反則金を納付することで、当該道路交通法違反について公訴を提起されない、つまりは刑事裁判にかけられない、ということは前科がつかない!裁判も開かなくて良くて手間いらず!な制度です。
本コラムで扱っている速度違反の内、比較的軽微な「反則行為」とされているのは、道路交通法によると、
第百十八条第一項第一号又は第二項の罪に当たる行為※速度違反の罪。

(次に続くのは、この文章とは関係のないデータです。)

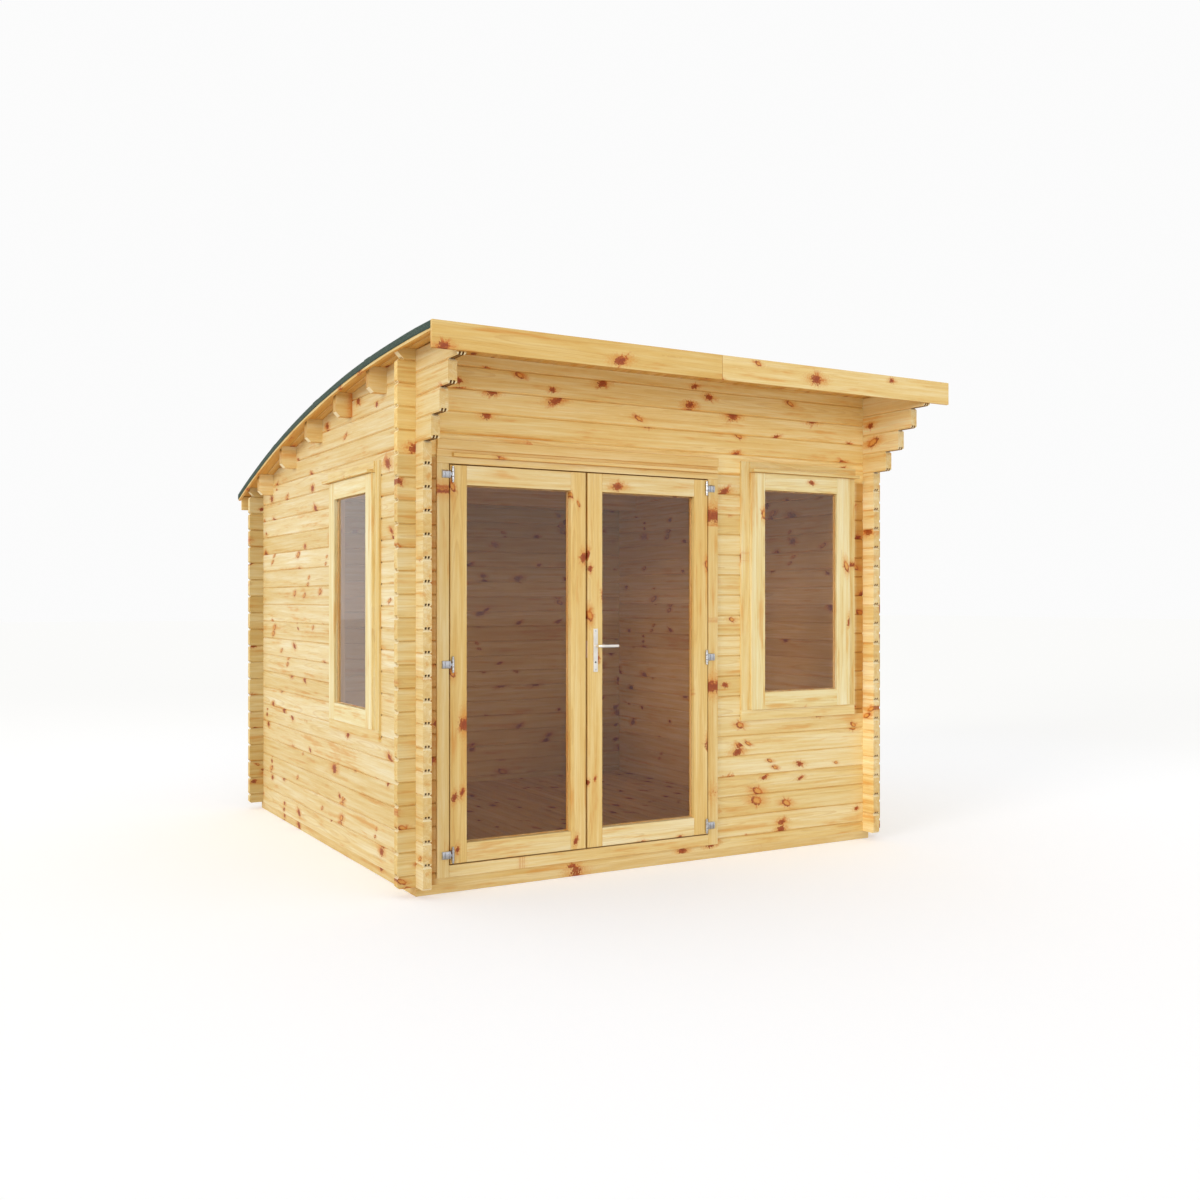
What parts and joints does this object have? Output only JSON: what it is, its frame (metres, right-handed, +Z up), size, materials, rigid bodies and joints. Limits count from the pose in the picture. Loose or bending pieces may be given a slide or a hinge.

但し・・・⇒(第二十二条の規定によりこれを超える速度で進行してはならないこととされている最高速度を三十キロメートル毎時(高速自動車国道等においては四十キロメートル毎時)以上超える速度で運転する行為を除く)
一般道で30キロ未満、高速道路で40キロ未満の速度違反をいいます。
ちなみに反則金の金額は、普通自動車4万円、大型自動車5万円となっています。
そして、反則金を納めると道路交通法128条(反則金の納付)第2項において、
2 前項の規定により反則金を納付した者は、当該通告の理由となつた行為に係る事件について、公訴を提起されず※刑事裁判にかけないという意味※、又は家庭裁判所の審判に付されない。
ことになり、公訴を提起されない以上、刑罰を科せられようがないので前科はつきません。
手続的には反則行為に及んだ人には道路交通法に定める事項が記載された「告知書」が交付されます。
同法第百二十六条(告知)
警察官は、反則者があると認めるときは、次に掲げる場合を除き、その者に対し、速やかに、反則行為となるべき事実の要旨及び当該反則行為が属する反則行為の種別並びにその者が次条第一項前段の規定による通告を受けるための出頭の期日及び場所を書面で告知するものとする。
告知書の色は警察の様式上「薄青色」と決まっており、これが「青キップ」と呼ばれる由来です。
ところで、反則行為(速度違反)の定義を反対解釈すれば、一般道路で時速30キロオーバー、高速道路で40キロオーバーの速度違反は反則行為に当たらず、「反則金」の制度で救済されないわけです。
この場合は「青キップ」よりも重い「告知票」、通称「赤キップ」が切られ、刑事裁判の手続きのレールの上に乗せられます。
同じ速度違反といっても悪質さには差があるでしょうから、簡易迅速に事件を処理できる反則金制度自体、私は賛成です。
では、取締官に反則行為であると咎められた場合、必ず反則金を支払わなければならないかというと、そうではありません。
裁判を受ける権利は憲法上保障されていますので、
日本国憲法第三十二条 何人も、裁判所において裁判を受ける権利を奪はれない。
納得がいかない方は反則金を納めずに刑事裁判を受けて争って頂くことも可能です。
というわけで「罰金」も「反則金」も道路交通法に違反した結果、国にお金を納めるところは同じなのですが、「刑罰」という観点からみると意味合いが大分、違うことはお分かりいただけたでしょうか?
ちょっと小難しくなってしまいましたが、要は安全運転に努めて、反則金や罰金とは縁遠い、楽しいカーライフを送ろうということが言いたかったのです。